_Aim_: All of the material below is to be returned exactly.

(Entries with parts and joints)
+++

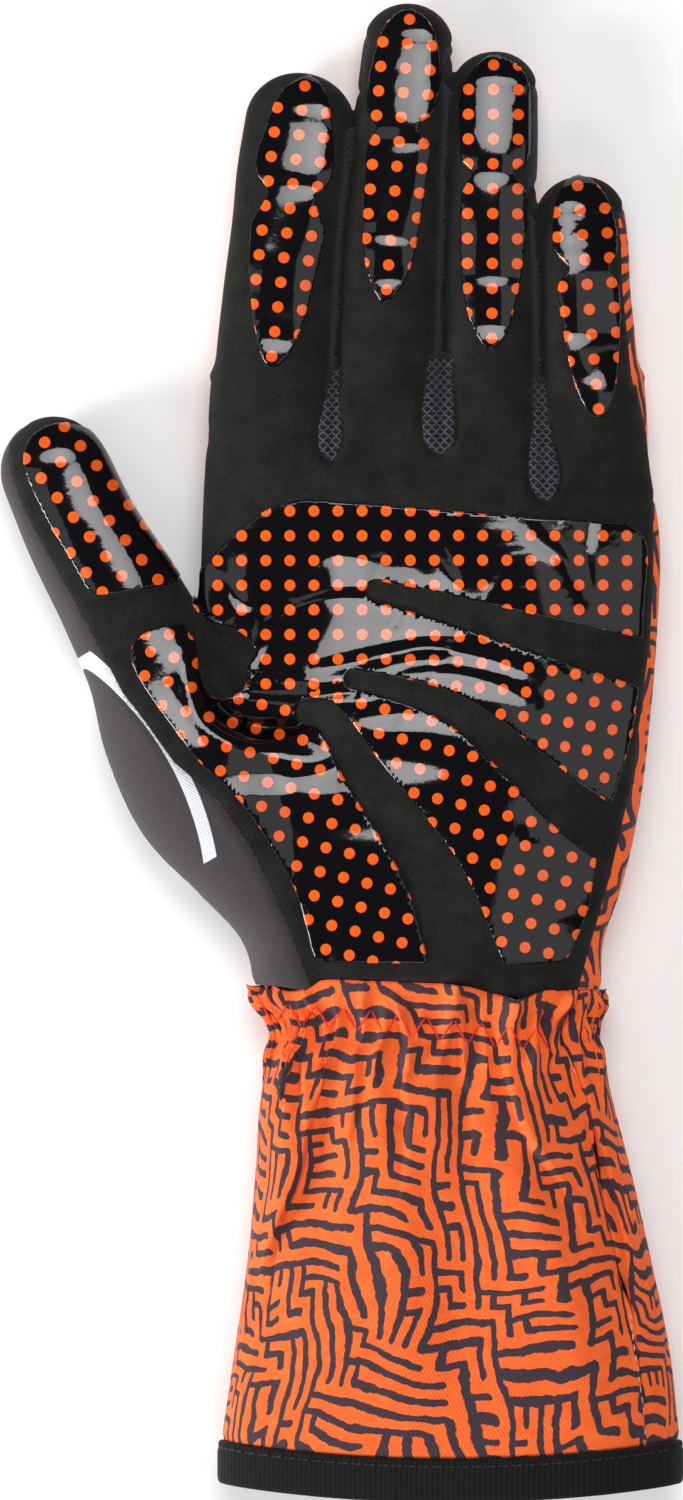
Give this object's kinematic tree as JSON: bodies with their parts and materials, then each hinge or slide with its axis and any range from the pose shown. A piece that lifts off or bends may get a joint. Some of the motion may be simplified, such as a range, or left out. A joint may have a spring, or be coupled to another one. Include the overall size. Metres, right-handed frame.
{
  "type": "left-hand karting glove",
  "caption": "Long-cuff left-hand karting glove lying palm up, with suede palm, dotted grip patches, printed knit back, net finger gussets and a gathered flared cuff.",
  "frame": {"origin": "on the surface it lies on, under the middle of the glove's box", "axes": "+Y from the cuff's mouth to the finger tips, +Z out of the palm side, -X to the thumb side"},
  "size_m": [0.1362, 0.299, 0.026],
  "materials": {
    "suede": "black napped synthetic suede, matt",
    "printed_knit": "orange stretch knit with a dark printed line pattern",
    "grey_knit": "dark grey stretch knit, fine twill face",
    "navy_knit": "navy ribbed stretch knit",
    "net": "dark spacer net",
    "grip_film": "glossy black silicone film with orange dots",
    "binding": "black stretch binding tape, stitched"
  },
  "bodies": {
    "root": {"palm_panel": "suede", "back_panel": "printed_knit", "thumb_side_panel": "grey_knit", "fourchette_index_middle": "navy_knit", "fourchette_middle_ring": "navy_knit", "fourchette_ring_little": "navy_knit", "web_gusset_index_middle": "net", "web_gusset_middle_ring": "net", "web_gusset_ring_little": "net", "index_grip": "grip_film", "middle_grip": "grip_film", "ring_grip": "grip_film", "little_grip": "grip_film", "thumb_grip": "grip_film", "palm_grip": "grip_film", "cuff_front": "printed_knit", "cuff_back": "printed_knit", "cuff_hem": "binding"}
  },
  "joints": []
}
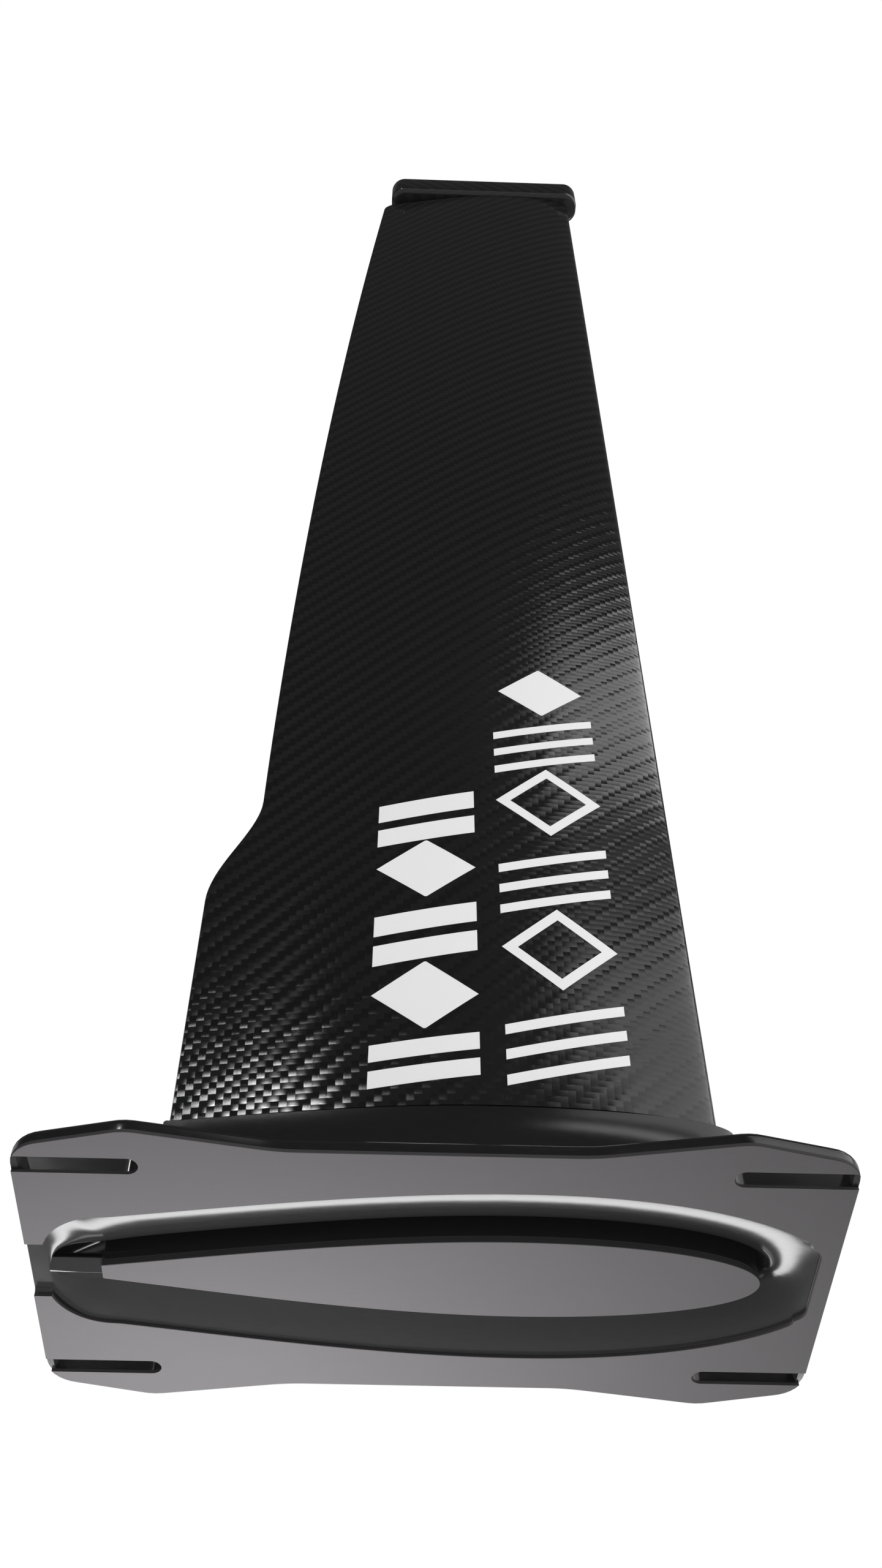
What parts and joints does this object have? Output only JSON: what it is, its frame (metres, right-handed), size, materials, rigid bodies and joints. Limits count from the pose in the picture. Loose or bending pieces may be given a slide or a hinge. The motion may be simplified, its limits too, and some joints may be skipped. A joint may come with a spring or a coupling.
{
  "type": "hydrofoil mast with board plate",
  "caption": "Swept carbon-twill hydrofoil mast with a slotted dog-bone board plate, flared root, open trough round the mast end, and a fuselage foot at the tip.",
  "frame": {"origin": "centre of the plate's board-side face", "axes": "+X along the chord towards the leading edge, -Y the port side, +Z along the mast from the board to the fuselage foot"},
  "size_m": [0.22, 0.1172, 0.85],
  "materials": {
    "carbon_twill": "clear-coated 2x2 twill carbon fibre",
    "gloss_black": "smooth gloss black moulding",
    "face_sheet": "satin grey sheet with a fine crosswise texture",
    "unidirectional_carbon": "unidirectional carbon laminate",
    "solid_laminate": "solid carbon laminate",
    "core_foam": "closed-cell structural foam",
    "stainless_steel": "machined stainless steel"
  },
  "bodies": {
    "root": {"plate_face_sheet": "face_sheet", "top_plate": "gloss_black", "root_fairing_port": "gloss_black", "root_fairing_starboard": "gloss_black", "core_face_sheet": "face_sheet", "root_plug": "solid_laminate", "mast_skin_port": "carbon_twill", "mast_skin_starboard": "carbon_twill", "leading_edge_strip": "solid_laminate", "trailing_edge_strip": "solid_laminate", "spar_cap_port": "unidirectional_carbon", "spar_cap_starboard": "unidirectional_carbon", "shear_web_front": "unidirectional_carbon", "shear_web_rear": "unidirectional_carbon", "foam_core_nose": "core_foam", "foam_core_centre": "core_foam", "foam_core_tail": "core_foam", "tip_block": "solid_laminate", "foot_bar": "carbon_twill", "foot_insert_front": "stainless_steel", "foot_insert_middle": "stainless_steel", "foot_insert_rear": "stainless_steel"}
  },
  "joints": []
}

+++

_Expected answer_:
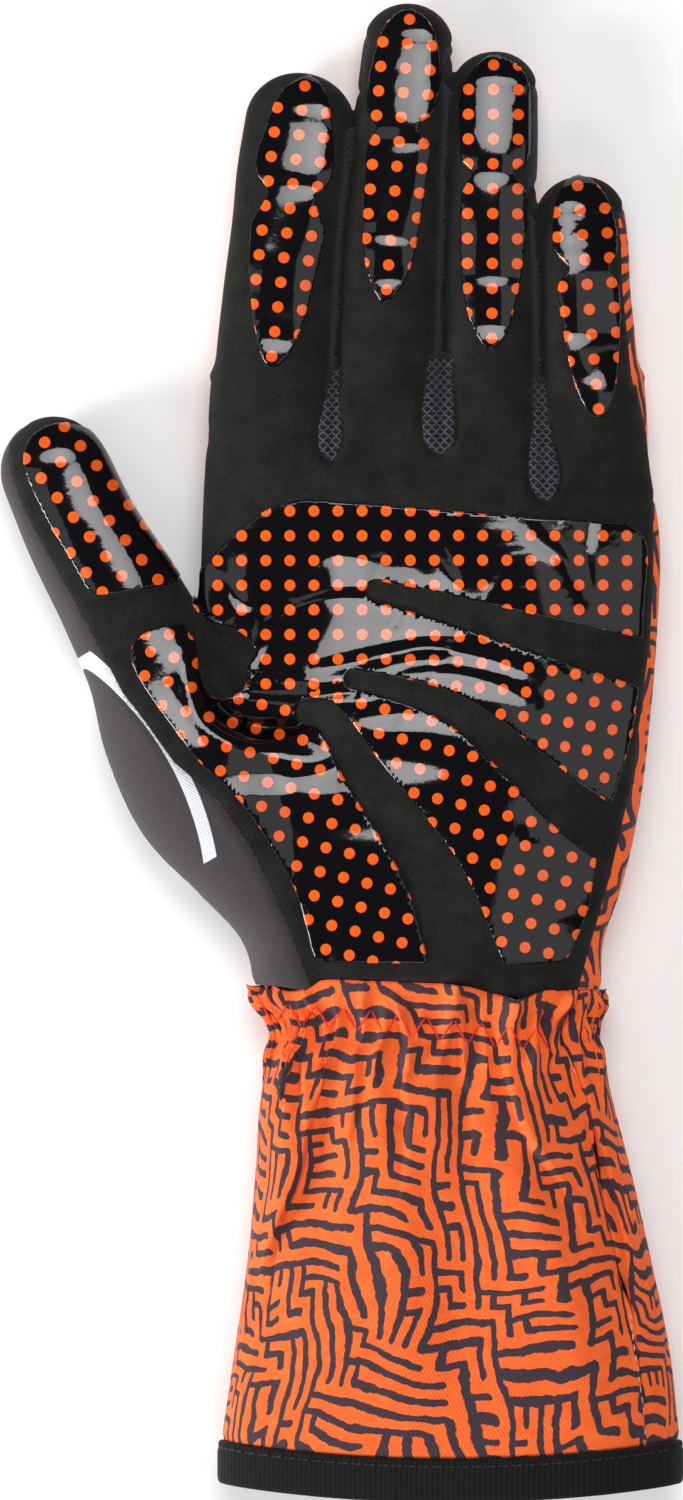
Give this object's kinematic tree as JSON: bodies with their parts and materials, then each hinge or slide with its axis and any range from the pose shown. A piece that lifts off or bends may get a joint. Some of the motion may be simplified, such as a range, or left out. A joint may have a spring, or be coupled to another one. Include the overall size. Metres, right-handed frame.
{
  "type": "left-hand karting glove",
  "caption": "Long-cuff left-hand karting glove lying palm up, with suede palm, dotted grip patches, printed knit back, net finger gussets and a gathered flared cuff.",
  "frame": {"origin": "on the surface it lies on, under the middle of the glove's box", "axes": "+Y from the cuff's mouth to the finger tips, +Z out of the palm side, -X to the thumb side"},
  "size_m": [0.1362, 0.299, 0.026],
  "materials": {
    "suede": "black napped synthetic suede, matt",
    "printed_knit": "orange stretch knit with a dark printed line pattern",
    "grey_knit": "dark grey stretch knit, fine twill face",
    "navy_knit": "navy ribbed stretch knit",
    "net": "dark spacer net",
    "grip_film": "glossy black silicone film with orange dots",
    "binding": "black stretch binding tape, stitched"
  },
  "bodies": {
    "root": {"palm_panel": "suede", "back_panel": "printed_knit", "thumb_side_panel": "grey_knit", "fourchette_index_middle": "navy_knit", "fourchette_middle_ring": "navy_knit", "fourchette_ring_little": "navy_knit", "web_gusset_index_middle": "net", "web_gusset_middle_ring": "net", "web_gusset_ring_little": "net", "index_grip": "grip_film", "middle_grip": "grip_film", "ring_grip": "grip_film", "little_grip": "grip_film", "thumb_grip": "grip_film", "palm_grip": "grip_film", "cuff_front": "printed_knit", "cuff_back": "printed_knit", "cuff_hem": "binding"}
  },
  "joints": []
}
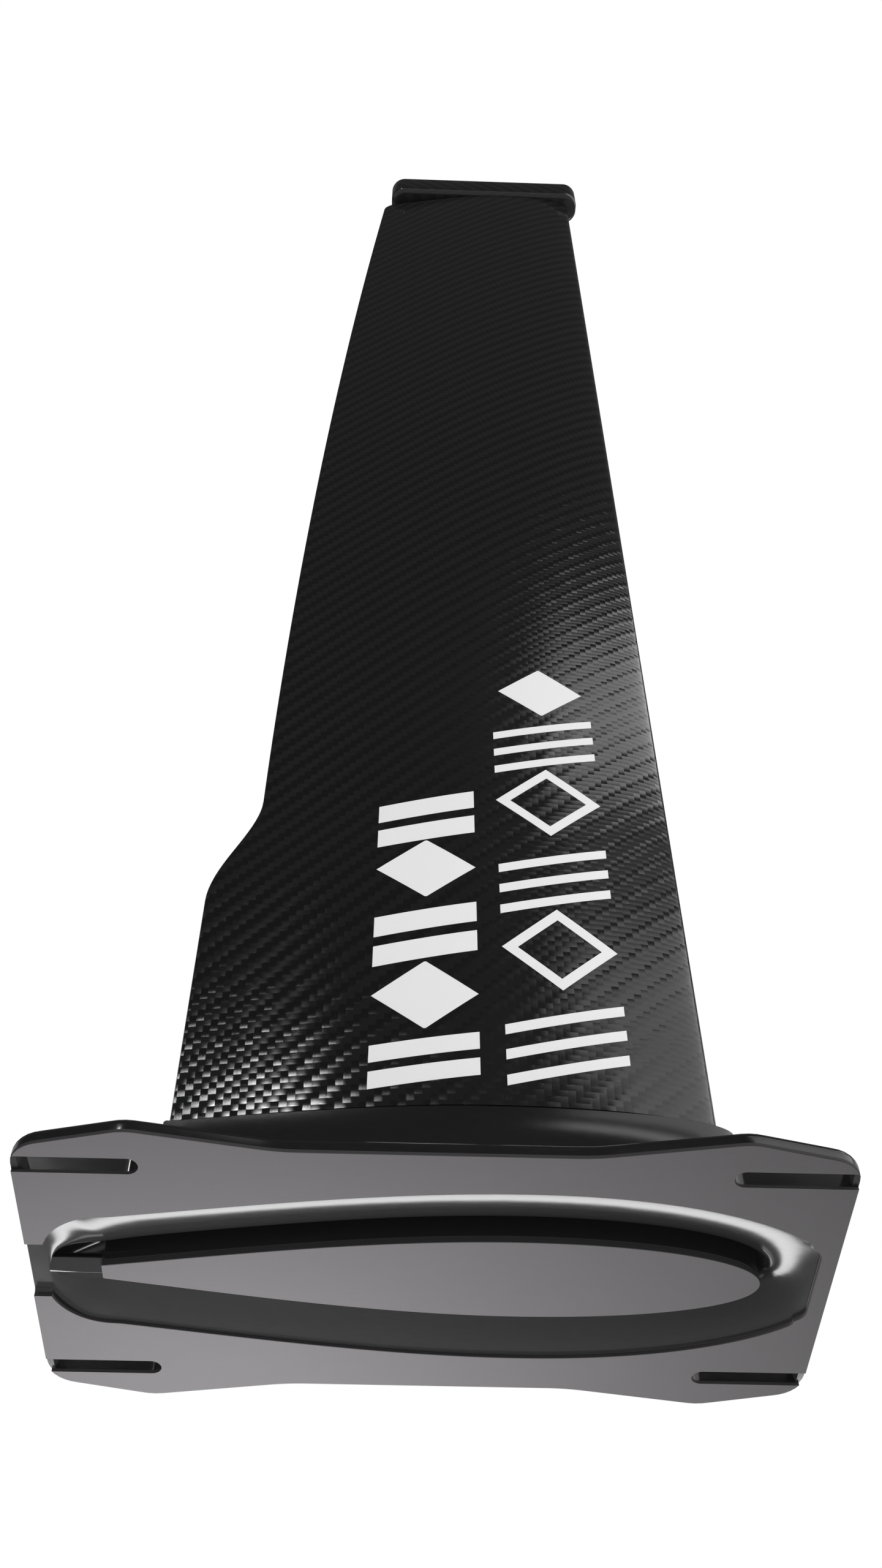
What parts and joints does this object have? Output only JSON: what it is, its frame (metres, right-handed), size, materials, rigid bodies and joints. Limits count from the pose in the picture. Loose or bending pieces may be given a slide or a hinge. The motion may be simplified, its limits too, and some joints may be skipped. A joint may come with a spring or a coupling.
{
  "type": "hydrofoil mast with board plate",
  "caption": "Swept carbon-twill hydrofoil mast with a slotted dog-bone board plate, flared root, open trough round the mast end, and a fuselage foot at the tip.",
  "frame": {"origin": "centre of the plate's board-side face", "axes": "+X along the chord towards the leading edge, -Y the port side, +Z along the mast from the board to the fuselage foot"},
  "size_m": [0.22, 0.1172, 0.85],
  "materials": {
    "carbon_twill": "clear-coated 2x2 twill carbon fibre",
    "gloss_black": "smooth gloss black moulding",
    "face_sheet": "satin grey sheet with a fine crosswise texture",
    "unidirectional_carbon": "unidirectional carbon laminate",
    "solid_laminate": "solid carbon laminate",
    "core_foam": "closed-cell structural foam",
    "stainless_steel": "machined stainless steel"
  },
  "bodies": {
    "root": {"plate_face_sheet": "face_sheet", "top_plate": "gloss_black", "root_fairing_port": "gloss_black", "root_fairing_starboard": "gloss_black", "core_face_sheet": "face_sheet", "root_plug": "solid_laminate", "mast_skin_port": "carbon_twill", "mast_skin_starboard": "carbon_twill", "leading_edge_strip": "solid_laminate", "trailing_edge_strip": "solid_laminate", "spar_cap_port": "unidirectional_carbon", "spar_cap_starboard": "unidirectional_carbon", "shear_web_front": "unidirectional_carbon", "shear_web_rear": "unidirectional_carbon", "foam_core_nose": "core_foam", "foam_core_centre": "core_foam", "foam_core_tail": "core_foam", "tip_block": "solid_laminate", "foot_bar": "carbon_twill", "foot_insert_front": "stainless_steel", "foot_insert_middle": "stainless_steel", "foot_insert_rear": "stainless_steel"}
  },
  "joints": []
}